|Title||Information and Politicians’ Beliefs About Election-Related Violence|
|C1 Background and Explanation of Rationale||Recent research on election-related violence in Kenya has shown that politicians may overestimate the benefits of violence and underestimate its costs (Rosenzweig 2018). Specifically, politicians underestimate the strength and breadth of voter backlash against the use of violence in their efforts to win office, including among their core coethnic supporters. Thus, elite misperceptions about the electoral effects of violence may explain the persistence of election-related violence in Kenya, and correcting these misperceptions may reduce the use of violence associated with electoral competition. The experiment described here randomizes the provision of information about the negative effects of violence on voter support to a sample of Kenyan politicians, evaluating the effect of this information on their perceptions about the efficacy of violence and violent rhetoric as electoral tactics, and assessing whether the effect of the information depends on politicians' pretreatment levels of certain cognitive biases or the length of their engagement in electoral politics. The study seeks to shed light on why politicians misperceive the effects of violence on voting, and whether providing systematic information about these effects can reduce violent electoral tactics by reducing politicians' misperceptions about their efficacy.|
|C2 What are the hypotheses to be tested?||
If elite misperception is due to a lack of information about voter backlash against violence
If elite misperception is due to cognitive biases that affect politicians' interpretation of
The study will analyze the effects of the treatment on the following outcomes:
1) Respondents' perception of the likelihood that a candidate with a history of violence will win election;
2) Respondents' perception of the likelihood that coethnics with vote for a candidate with a history of violence;
3) Respondents' perception of the likelihood that non-coethnics with vote for a candidate with a history of violence;
4) Respondents' perception of the likelihood that a candidate that has employed hostile ethnic rhetoric will win election; and
5) Respondents' perception of the likelihood that coethnic voters will vote for a candidate that has employed hostile ethnic rhetoric.

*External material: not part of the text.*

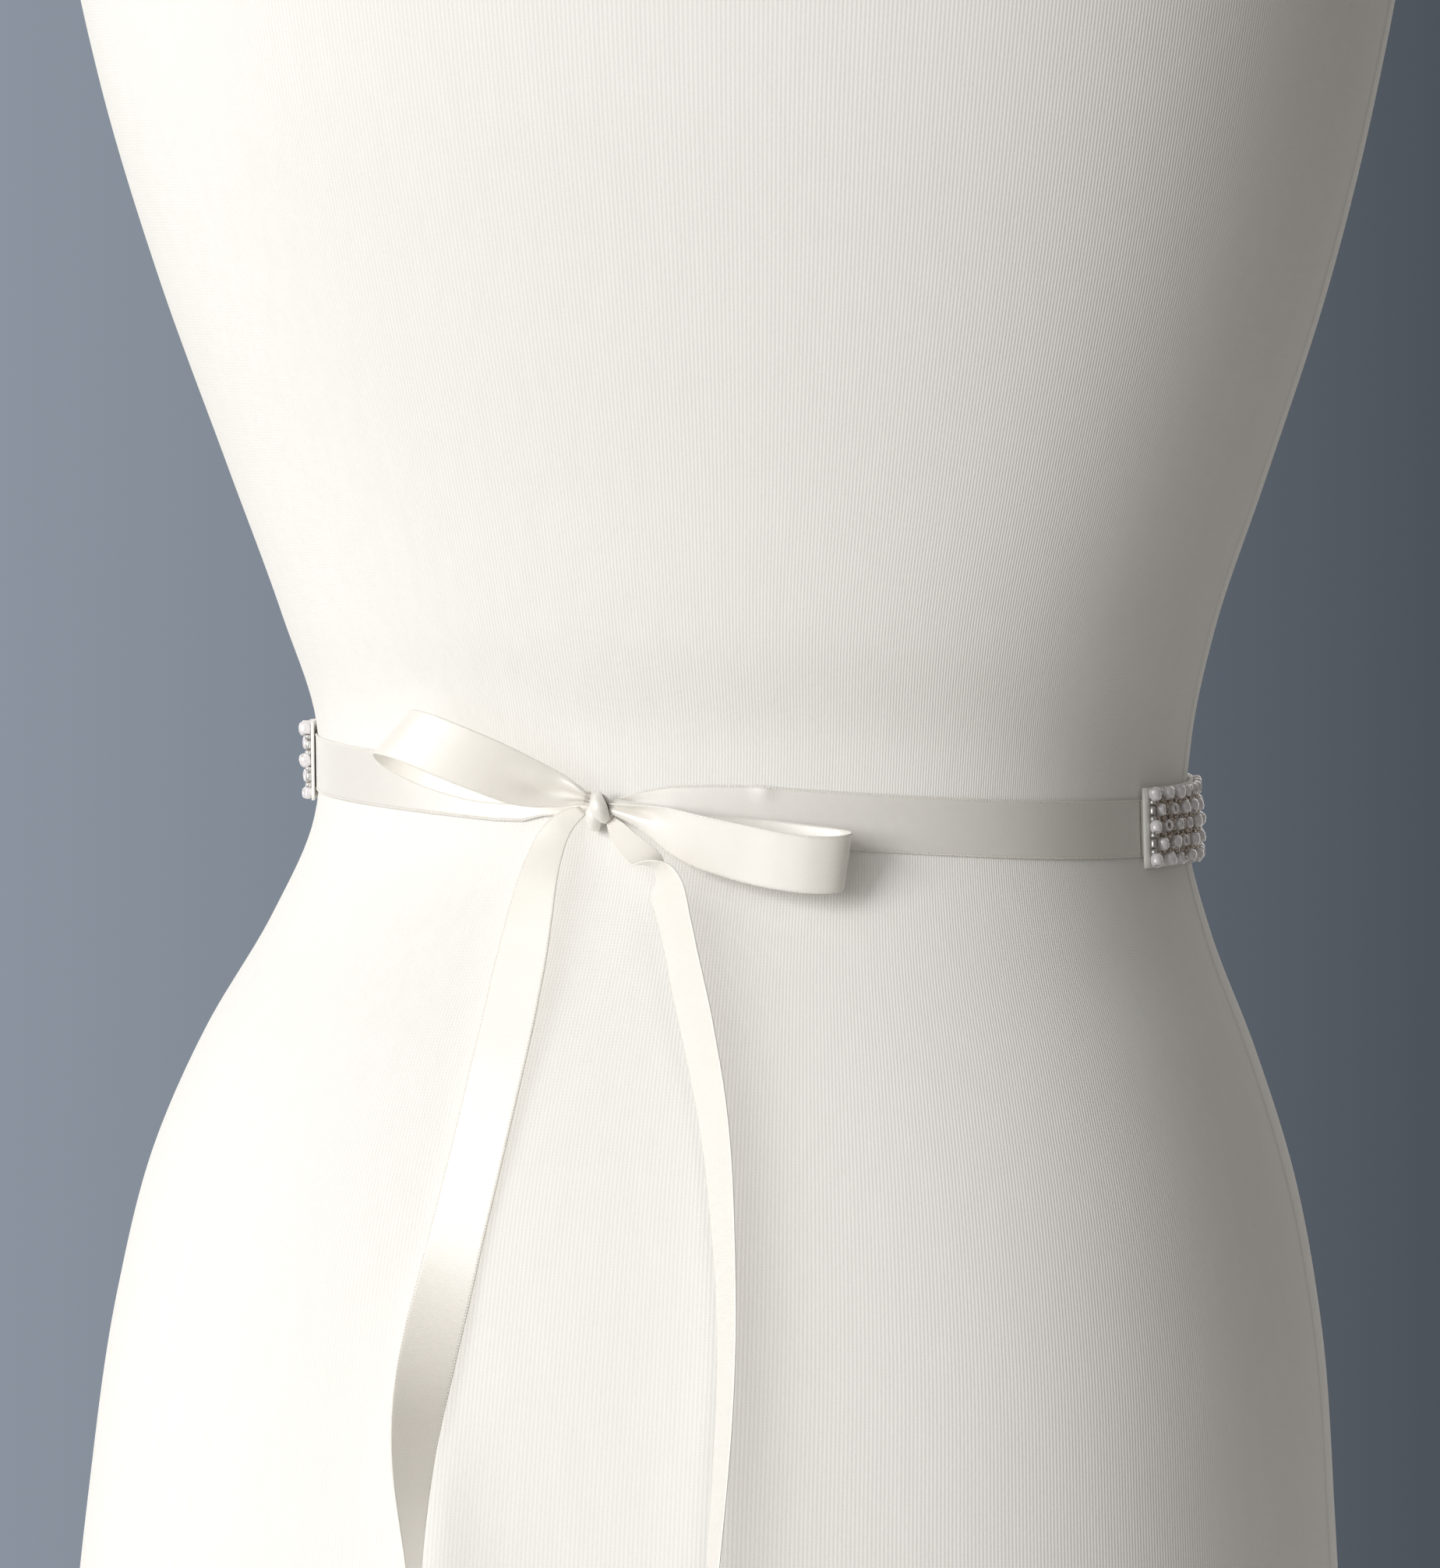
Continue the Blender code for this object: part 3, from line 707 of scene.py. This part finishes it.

All outcomes are measured on a 1 to 10 scale, 1 indicating least likely and 10 indicating most likely.
|C3 How will these hypotheses be tested? *||
Half of respondents will be randomized in the information treatment and half into a control group that does not receive the information. Respondent will then answer outcome questions related to their perceptions of the likely electoral success of two candidates for office describes in short vignettes, one of which has an alleged history of instigating violence, the other of which has employed hostile ethnic campaign rhetoric.
The data will be analyzed in a regression framework using OLS. Each outcome question will be regressed on an indicator for the experimental treatment. The null hypothesis of no effect will be tested using a one-tailed test, with variance estimated using Huber-White robust standard errors. To test for heterogenous treatment effects on the basis of education and electoral experience or levels of cognitive bias, I will estimate an interaction effect, interacting the treatment indicator with either 1) pretreatment measures of education and electoral experience or 2) pretreatment measures of cognitive bias (the latter both individually and in combination).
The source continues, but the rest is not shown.